• _Data provided_
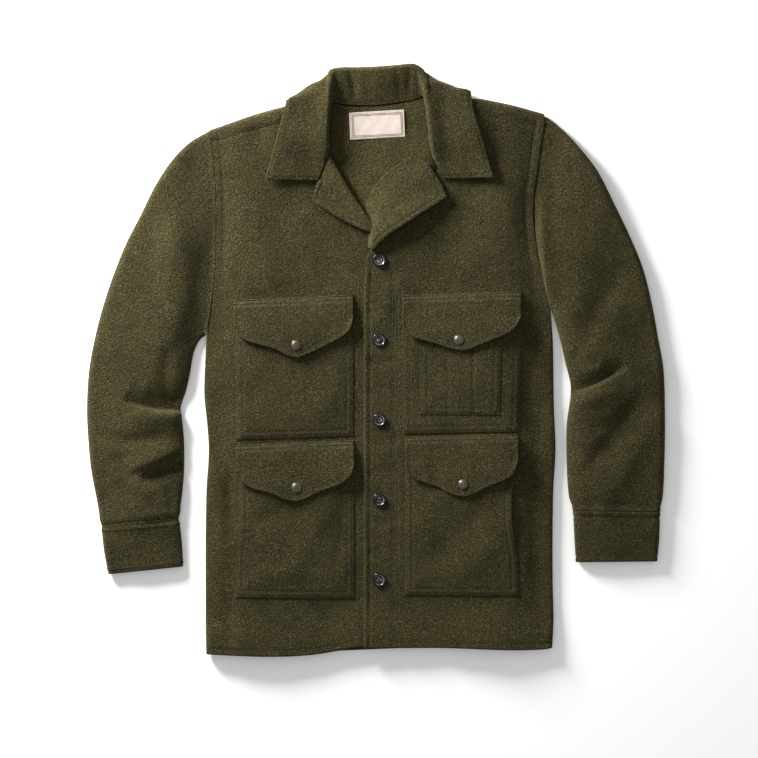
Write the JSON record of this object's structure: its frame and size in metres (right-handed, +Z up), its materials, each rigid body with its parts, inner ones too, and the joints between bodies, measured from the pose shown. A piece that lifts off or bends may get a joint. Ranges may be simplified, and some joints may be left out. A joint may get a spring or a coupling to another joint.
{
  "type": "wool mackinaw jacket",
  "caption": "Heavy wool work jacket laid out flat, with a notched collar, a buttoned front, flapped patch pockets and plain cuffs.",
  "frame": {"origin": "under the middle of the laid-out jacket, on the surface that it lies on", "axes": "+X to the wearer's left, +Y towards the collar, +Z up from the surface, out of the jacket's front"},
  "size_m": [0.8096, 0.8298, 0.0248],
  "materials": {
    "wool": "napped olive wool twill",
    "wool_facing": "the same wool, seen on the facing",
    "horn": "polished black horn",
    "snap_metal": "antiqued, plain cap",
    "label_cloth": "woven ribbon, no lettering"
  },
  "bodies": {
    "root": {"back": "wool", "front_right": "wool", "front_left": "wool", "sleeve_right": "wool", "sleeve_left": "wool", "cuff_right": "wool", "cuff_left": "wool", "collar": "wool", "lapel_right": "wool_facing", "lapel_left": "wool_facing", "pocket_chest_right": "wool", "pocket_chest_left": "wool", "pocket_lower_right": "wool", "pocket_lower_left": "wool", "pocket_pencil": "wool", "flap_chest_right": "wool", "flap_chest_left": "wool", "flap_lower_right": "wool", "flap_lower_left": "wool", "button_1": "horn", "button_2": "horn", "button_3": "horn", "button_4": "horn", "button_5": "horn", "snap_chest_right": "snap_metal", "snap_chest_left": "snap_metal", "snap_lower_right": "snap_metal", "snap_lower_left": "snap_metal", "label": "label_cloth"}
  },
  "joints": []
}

• _Problem details_
Print the listing above in full, exactly as it is.

• _Result of the task_
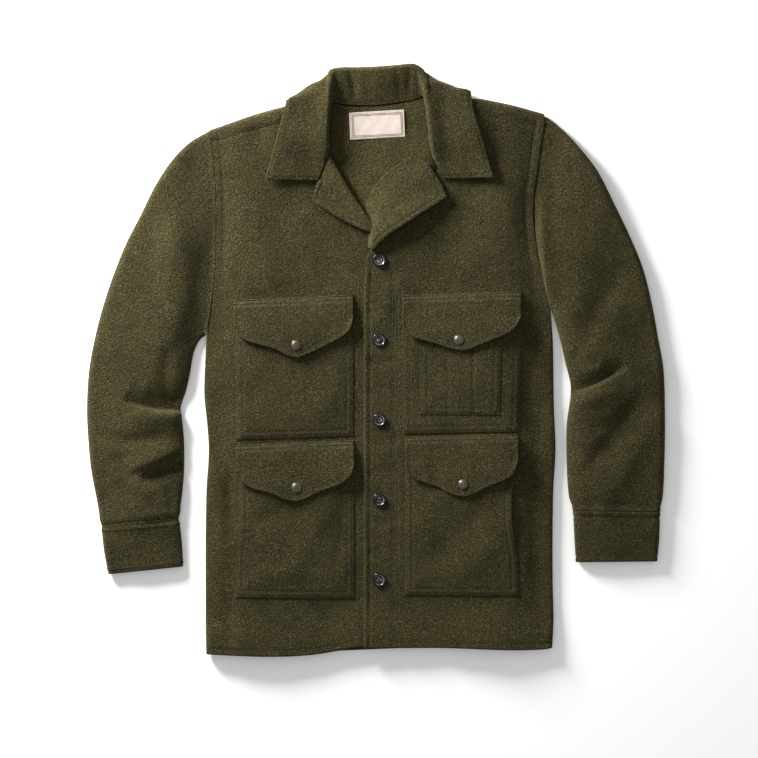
Write the JSON record of this object's structure: its frame and size in metres (right-handed, +Z up), its materials, each rigid body with its parts, inner ones too, and the joints between bodies, measured from the pose shown. A piece that lifts off or bends may get a joint. Ranges may be simplified, and some joints may be left out. A joint may get a spring or a coupling to another joint.
{
  "type": "wool mackinaw jacket",
  "caption": "Heavy wool work jacket laid out flat, with a notched collar, a buttoned front, flapped patch pockets and plain cuffs.",
  "frame": {"origin": "under the middle of the laid-out jacket, on the surface that it lies on", "axes": "+X to the wearer's left, +Y towards the collar, +Z up from the surface, out of the jacket's front"},
  "size_m": [0.8096, 0.8298, 0.0248],
  "materials": {
    "wool": "napped olive wool twill",
    "wool_facing": "the same wool, seen on the facing",
    "horn": "polished black horn",
    "snap_metal": "antiqued, plain cap",
    "label_cloth": "woven ribbon, no lettering"
  },
  "bodies": {
    "root": {"back": "wool", "front_right": "wool", "front_left": "wool", "sleeve_right": "wool", "sleeve_left": "wool", "cuff_right": "wool", "cuff_left": "wool", "collar": "wool", "lapel_right": "wool_facing", "lapel_left": "wool_facing", "pocket_chest_right": "wool", "pocket_chest_left": "wool", "pocket_lower_right": "wool", "pocket_lower_left": "wool", "pocket_pencil": "wool", "flap_chest_right": "wool", "flap_chest_left": "wool", "flap_lower_right": "wool", "flap_lower_left": "wool", "button_1": "horn", "button_2": "horn", "button_3": "horn", "button_4": "horn", "button_5": "horn", "snap_chest_right": "snap_metal", "snap_chest_left": "snap_metal", "snap_lower_right": "snap_metal", "snap_lower_left": "snap_metal", "label": "label_cloth"}
  },
  "joints": []
}